***** GIVEN ENTRIES *****

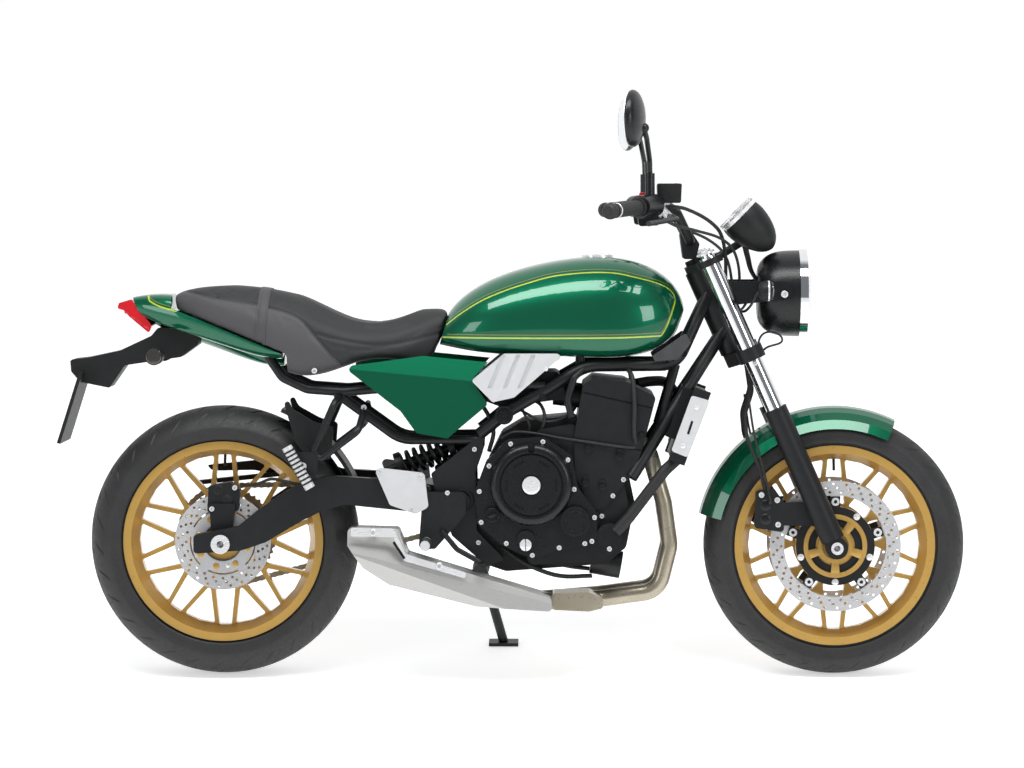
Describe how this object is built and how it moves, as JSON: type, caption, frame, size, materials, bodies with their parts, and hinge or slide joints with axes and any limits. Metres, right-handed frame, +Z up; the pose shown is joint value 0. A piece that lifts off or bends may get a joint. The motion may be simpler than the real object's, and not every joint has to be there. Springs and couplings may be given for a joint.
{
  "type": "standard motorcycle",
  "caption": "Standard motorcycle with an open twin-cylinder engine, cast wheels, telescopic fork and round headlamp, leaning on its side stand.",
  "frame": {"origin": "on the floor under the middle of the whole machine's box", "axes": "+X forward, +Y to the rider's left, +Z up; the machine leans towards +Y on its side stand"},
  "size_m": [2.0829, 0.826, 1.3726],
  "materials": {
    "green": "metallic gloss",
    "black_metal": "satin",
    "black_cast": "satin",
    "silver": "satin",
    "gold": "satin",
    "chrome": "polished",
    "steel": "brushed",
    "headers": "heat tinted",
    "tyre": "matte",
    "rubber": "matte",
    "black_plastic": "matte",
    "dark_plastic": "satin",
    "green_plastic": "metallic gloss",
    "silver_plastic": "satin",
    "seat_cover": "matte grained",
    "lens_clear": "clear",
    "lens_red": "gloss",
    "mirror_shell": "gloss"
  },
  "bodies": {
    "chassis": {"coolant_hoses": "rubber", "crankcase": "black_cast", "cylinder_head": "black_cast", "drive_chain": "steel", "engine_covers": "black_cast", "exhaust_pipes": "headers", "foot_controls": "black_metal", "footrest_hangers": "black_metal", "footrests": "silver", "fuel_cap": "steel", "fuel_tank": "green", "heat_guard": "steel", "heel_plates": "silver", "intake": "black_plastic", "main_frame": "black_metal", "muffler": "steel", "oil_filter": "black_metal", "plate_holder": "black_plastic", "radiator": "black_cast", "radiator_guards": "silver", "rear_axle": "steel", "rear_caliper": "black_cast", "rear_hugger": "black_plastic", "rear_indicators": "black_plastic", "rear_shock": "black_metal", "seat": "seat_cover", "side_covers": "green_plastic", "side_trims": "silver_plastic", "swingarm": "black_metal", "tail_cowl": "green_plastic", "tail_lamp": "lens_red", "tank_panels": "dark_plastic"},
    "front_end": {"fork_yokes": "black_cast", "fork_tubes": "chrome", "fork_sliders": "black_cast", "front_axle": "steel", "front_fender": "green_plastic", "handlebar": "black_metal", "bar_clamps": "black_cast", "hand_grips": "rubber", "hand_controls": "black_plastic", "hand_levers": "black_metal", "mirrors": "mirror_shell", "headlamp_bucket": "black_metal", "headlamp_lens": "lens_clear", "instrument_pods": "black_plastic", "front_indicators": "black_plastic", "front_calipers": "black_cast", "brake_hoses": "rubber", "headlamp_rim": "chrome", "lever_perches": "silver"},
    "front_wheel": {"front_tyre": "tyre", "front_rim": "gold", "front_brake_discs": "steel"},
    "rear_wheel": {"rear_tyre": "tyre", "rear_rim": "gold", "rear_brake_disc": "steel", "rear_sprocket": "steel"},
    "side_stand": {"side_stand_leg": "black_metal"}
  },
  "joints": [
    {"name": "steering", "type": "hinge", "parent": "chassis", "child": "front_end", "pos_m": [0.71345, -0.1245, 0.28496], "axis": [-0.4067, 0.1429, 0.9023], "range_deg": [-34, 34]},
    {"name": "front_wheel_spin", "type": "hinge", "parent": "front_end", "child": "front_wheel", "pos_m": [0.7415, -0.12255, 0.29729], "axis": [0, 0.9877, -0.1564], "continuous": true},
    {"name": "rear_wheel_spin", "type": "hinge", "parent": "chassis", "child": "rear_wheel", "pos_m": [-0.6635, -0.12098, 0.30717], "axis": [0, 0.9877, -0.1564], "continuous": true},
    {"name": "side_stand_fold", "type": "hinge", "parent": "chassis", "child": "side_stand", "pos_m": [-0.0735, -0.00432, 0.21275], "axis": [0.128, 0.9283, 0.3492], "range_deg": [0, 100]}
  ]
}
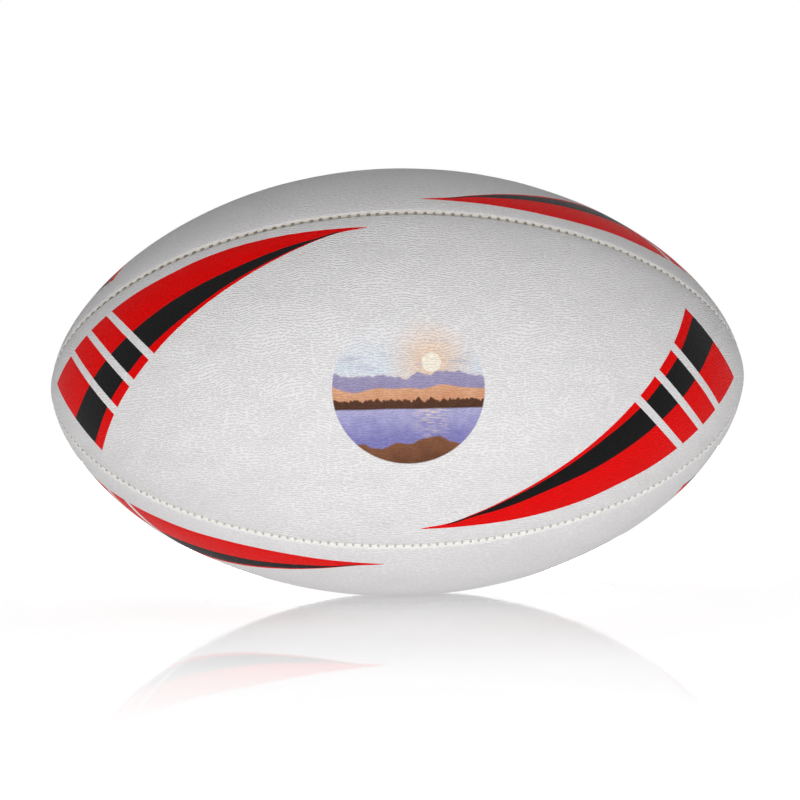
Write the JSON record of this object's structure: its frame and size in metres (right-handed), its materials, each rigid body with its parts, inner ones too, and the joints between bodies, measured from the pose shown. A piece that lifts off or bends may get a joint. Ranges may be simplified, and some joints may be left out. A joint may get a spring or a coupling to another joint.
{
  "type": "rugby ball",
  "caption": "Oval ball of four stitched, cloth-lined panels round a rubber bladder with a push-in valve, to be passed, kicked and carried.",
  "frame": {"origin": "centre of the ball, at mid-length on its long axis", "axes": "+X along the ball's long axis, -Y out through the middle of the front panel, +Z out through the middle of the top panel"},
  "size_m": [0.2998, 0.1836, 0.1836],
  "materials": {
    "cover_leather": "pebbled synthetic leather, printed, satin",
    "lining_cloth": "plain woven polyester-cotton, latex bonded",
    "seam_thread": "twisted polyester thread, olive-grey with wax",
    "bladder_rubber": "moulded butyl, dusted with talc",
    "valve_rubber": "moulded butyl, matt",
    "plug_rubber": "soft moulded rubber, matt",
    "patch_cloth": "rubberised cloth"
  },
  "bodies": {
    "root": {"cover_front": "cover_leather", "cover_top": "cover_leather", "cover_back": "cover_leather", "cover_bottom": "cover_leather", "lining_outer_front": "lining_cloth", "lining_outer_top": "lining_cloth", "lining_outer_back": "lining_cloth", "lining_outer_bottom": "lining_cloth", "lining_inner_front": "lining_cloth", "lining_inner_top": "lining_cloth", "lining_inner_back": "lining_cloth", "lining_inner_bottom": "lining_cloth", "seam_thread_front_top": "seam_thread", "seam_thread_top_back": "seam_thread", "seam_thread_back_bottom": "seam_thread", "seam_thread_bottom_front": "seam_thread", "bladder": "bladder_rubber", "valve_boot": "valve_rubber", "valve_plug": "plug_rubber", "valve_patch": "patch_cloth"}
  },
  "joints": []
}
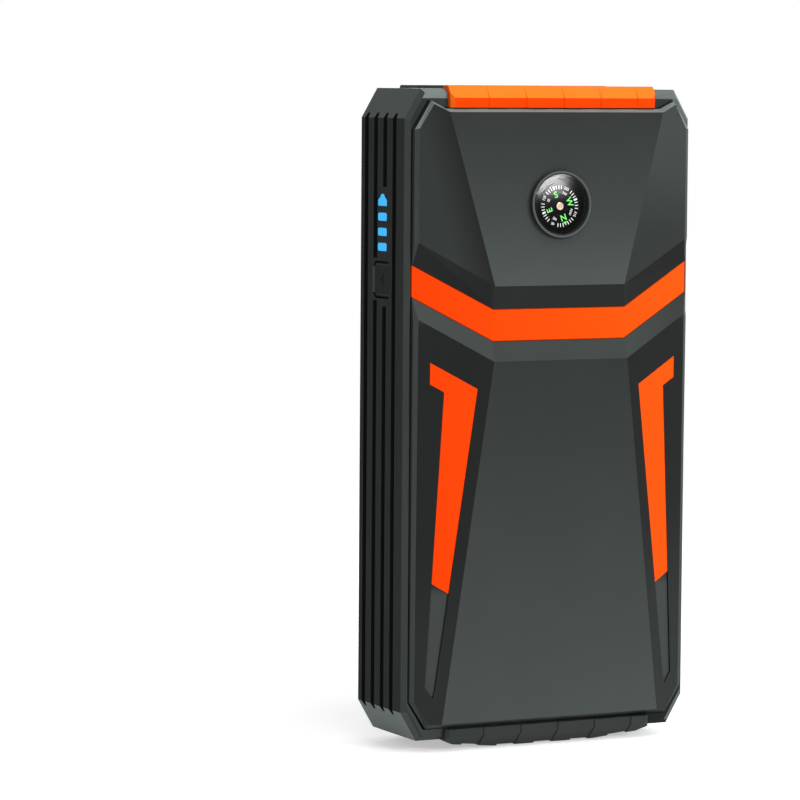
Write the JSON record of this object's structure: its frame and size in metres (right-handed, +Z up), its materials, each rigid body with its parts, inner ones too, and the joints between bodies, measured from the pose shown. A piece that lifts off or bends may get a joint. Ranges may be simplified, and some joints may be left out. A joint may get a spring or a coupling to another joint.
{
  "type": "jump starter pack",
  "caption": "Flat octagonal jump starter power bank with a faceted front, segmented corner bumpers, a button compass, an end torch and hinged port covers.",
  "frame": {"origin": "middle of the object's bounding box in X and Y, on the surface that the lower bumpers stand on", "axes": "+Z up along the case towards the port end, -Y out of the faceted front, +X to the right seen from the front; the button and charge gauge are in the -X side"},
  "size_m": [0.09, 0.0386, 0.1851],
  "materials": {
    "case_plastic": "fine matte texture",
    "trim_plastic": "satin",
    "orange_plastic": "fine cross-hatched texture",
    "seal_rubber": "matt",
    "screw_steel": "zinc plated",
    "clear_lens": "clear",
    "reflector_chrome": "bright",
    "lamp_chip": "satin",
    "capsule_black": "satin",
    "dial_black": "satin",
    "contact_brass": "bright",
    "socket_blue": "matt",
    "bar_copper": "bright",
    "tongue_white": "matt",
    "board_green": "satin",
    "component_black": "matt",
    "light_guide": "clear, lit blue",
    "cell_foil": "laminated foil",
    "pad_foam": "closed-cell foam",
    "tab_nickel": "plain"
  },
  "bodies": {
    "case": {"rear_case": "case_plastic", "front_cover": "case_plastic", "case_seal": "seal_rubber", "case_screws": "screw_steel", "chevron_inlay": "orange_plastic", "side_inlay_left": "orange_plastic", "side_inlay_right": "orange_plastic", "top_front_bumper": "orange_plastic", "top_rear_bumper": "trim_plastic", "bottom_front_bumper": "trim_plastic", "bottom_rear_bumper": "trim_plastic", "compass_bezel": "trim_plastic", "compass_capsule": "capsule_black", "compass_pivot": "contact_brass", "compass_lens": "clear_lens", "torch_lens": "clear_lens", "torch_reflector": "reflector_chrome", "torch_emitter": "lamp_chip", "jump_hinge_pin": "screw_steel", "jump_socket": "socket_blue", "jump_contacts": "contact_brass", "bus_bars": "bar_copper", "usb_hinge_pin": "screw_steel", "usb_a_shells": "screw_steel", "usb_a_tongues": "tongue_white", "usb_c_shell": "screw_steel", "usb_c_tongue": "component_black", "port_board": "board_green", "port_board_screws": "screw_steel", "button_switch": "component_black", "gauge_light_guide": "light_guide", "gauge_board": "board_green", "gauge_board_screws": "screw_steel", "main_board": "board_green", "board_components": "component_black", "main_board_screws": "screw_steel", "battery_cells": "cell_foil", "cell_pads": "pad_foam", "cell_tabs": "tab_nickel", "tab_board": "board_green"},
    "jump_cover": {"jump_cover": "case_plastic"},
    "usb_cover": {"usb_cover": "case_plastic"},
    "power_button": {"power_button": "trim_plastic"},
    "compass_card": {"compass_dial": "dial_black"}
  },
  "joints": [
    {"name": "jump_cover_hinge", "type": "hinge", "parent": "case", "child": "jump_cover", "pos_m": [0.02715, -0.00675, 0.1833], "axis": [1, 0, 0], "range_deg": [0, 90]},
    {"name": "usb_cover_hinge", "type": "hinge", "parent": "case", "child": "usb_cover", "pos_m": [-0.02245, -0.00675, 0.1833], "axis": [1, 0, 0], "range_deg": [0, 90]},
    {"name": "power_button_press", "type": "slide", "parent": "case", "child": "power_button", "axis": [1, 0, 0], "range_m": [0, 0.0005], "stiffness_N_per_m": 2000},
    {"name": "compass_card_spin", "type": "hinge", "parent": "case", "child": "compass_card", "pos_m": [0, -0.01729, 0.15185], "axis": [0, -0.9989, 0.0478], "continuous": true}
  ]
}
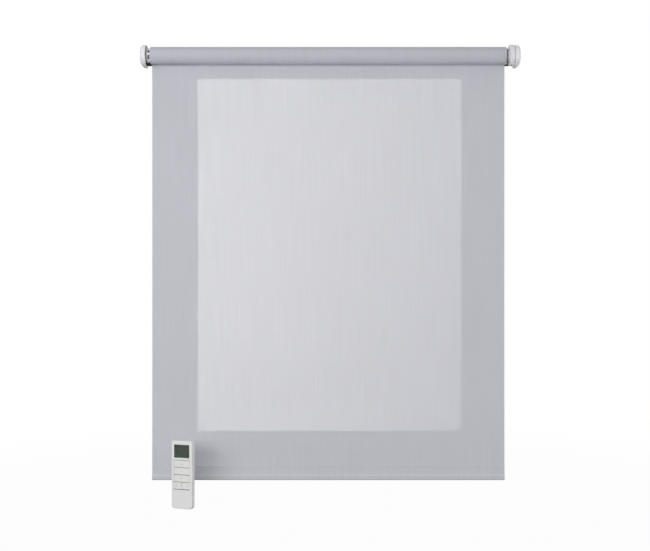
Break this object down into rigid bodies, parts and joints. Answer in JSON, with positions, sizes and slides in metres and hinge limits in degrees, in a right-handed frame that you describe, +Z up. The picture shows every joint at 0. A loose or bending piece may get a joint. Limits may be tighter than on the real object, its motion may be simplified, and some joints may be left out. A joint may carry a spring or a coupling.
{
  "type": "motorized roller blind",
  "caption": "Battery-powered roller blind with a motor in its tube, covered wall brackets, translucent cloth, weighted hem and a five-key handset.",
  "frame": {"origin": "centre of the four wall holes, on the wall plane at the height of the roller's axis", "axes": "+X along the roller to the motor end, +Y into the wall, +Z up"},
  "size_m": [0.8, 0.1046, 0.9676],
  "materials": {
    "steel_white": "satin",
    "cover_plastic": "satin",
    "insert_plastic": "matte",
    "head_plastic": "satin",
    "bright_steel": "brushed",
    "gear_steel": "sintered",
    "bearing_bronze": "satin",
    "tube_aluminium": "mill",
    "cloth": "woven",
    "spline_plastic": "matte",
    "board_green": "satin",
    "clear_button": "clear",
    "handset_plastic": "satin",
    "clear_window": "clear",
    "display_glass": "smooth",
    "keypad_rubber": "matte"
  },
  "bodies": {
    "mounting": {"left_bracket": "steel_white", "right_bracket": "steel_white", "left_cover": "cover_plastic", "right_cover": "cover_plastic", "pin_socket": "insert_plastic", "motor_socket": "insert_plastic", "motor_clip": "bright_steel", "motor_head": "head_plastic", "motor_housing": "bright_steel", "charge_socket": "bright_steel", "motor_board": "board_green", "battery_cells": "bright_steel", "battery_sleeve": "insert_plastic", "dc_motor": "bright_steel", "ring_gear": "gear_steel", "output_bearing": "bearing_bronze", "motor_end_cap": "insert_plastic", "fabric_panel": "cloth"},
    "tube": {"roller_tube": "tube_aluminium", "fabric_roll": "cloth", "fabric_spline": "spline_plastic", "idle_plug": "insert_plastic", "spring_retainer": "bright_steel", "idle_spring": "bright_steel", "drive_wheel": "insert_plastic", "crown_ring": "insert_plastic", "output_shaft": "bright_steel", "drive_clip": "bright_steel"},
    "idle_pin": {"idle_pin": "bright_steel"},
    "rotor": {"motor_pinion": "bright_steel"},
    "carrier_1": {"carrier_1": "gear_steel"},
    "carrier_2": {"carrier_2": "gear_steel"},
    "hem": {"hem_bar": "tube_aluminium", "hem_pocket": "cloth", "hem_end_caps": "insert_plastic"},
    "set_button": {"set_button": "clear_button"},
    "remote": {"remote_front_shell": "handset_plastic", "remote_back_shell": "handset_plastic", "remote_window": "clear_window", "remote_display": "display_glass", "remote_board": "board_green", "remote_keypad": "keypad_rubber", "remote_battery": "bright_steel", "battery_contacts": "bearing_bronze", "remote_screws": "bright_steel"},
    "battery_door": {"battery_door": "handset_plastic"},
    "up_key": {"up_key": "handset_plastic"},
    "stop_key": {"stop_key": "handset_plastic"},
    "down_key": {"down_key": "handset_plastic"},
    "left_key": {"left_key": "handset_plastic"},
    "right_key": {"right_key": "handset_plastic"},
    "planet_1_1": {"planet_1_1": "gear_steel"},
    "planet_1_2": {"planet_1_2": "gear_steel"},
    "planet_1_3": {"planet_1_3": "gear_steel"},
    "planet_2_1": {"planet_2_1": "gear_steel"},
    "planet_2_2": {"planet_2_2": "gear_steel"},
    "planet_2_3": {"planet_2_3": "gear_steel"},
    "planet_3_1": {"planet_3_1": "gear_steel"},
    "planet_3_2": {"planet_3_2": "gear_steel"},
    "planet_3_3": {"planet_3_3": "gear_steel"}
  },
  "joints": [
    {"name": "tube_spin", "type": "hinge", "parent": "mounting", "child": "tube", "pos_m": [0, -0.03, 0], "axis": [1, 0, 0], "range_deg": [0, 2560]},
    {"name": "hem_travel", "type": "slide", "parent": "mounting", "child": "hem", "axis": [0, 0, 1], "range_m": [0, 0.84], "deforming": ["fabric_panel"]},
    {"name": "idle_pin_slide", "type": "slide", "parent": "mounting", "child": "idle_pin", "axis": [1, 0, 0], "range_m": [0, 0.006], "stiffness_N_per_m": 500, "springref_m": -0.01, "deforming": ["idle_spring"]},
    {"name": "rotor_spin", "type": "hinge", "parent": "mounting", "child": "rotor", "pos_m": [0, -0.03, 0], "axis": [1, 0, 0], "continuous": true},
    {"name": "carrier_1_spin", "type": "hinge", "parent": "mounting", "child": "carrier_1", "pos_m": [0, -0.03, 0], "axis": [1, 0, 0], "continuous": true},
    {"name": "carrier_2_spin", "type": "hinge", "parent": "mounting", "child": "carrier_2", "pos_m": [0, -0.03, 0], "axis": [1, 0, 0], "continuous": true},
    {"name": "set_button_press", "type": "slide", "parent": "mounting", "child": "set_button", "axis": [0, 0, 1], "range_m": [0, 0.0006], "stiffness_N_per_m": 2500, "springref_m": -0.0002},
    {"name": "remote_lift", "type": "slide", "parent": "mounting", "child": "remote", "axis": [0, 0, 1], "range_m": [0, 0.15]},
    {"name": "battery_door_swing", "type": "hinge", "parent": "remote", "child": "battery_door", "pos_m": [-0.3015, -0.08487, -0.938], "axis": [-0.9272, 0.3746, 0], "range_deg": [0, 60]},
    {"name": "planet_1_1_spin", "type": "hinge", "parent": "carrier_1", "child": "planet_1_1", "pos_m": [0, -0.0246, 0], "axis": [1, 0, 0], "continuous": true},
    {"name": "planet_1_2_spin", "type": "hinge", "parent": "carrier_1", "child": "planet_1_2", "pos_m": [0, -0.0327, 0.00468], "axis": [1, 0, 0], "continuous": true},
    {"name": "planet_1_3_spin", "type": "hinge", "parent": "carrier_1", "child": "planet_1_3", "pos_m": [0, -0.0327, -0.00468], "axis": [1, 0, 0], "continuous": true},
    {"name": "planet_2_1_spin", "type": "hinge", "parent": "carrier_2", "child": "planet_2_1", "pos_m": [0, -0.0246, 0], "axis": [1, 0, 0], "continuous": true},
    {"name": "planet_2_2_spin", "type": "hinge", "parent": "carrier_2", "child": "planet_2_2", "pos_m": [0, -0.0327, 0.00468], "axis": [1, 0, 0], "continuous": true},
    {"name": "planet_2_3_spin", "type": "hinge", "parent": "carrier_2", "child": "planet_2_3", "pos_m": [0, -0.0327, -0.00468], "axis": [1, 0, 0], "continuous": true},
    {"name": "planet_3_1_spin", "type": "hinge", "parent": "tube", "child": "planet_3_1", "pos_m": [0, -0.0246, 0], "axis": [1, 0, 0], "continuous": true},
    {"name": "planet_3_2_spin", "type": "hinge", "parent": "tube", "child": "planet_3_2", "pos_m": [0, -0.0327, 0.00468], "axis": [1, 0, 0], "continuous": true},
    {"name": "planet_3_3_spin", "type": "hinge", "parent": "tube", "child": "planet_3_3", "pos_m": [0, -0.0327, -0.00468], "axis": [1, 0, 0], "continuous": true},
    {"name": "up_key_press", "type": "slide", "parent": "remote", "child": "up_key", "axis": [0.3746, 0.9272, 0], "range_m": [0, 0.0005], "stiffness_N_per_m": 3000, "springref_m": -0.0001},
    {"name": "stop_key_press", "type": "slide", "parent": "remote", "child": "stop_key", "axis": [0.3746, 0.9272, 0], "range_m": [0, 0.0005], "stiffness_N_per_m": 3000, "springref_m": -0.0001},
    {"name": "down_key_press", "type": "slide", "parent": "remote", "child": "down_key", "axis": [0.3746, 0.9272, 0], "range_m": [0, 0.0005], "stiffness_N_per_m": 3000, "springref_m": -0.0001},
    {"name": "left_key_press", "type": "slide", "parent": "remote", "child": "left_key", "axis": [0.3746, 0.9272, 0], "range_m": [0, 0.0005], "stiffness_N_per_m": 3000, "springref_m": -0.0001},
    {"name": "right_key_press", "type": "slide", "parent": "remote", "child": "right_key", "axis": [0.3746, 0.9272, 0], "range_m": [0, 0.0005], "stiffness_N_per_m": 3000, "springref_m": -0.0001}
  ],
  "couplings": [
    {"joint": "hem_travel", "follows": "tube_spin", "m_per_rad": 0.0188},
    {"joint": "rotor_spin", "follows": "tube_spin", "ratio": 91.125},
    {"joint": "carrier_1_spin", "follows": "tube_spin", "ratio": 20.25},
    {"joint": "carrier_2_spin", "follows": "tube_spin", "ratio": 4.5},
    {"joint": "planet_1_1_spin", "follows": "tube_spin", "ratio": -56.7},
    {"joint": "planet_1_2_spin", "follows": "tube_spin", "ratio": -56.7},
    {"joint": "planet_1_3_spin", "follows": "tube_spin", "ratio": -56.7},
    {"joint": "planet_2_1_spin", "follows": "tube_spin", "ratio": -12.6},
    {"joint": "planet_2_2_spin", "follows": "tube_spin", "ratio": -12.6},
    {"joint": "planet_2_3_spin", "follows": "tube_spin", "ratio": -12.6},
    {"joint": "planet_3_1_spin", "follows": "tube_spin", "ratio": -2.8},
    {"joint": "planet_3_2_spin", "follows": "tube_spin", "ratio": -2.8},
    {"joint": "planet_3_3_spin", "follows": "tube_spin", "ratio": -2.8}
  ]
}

*****

Every line above that contains the word "bends" should be reported.

- **SOLUTION TO THE EXERCISE**:
Describe how this object is built and how it moves, as JSON: type, caption, frame, size, materials, bodies with their parts, and hinge or slide joints with axes and any limits. Metres, right-handed frame, +Z up; the pose shown is joint value 0. A piece that lifts off or bends may get a joint. The motion may be simpler than the real object's, and not every joint has to be there. Springs and couplings may be given for a joint.
Write the JSON record of this object's structure: its frame and size in metres (right-handed), its materials, each rigid body with its parts, inner ones too, and the joints between bodies, measured from the pose shown. A piece that lifts off or bends may get a joint. Ranges may be simplified, and some joints may be left out. A joint may get a spring or a coupling to another joint.
Write the JSON record of this object's structure: its frame and size in metres (right-handed, +Z up), its materials, each rigid body with its parts, inner ones too, and the joints between bodies, measured from the pose shown. A piece that lifts off or bends may get a joint. Ranges may be simplified, and some joints may be left out. A joint may get a spring or a coupling to another joint.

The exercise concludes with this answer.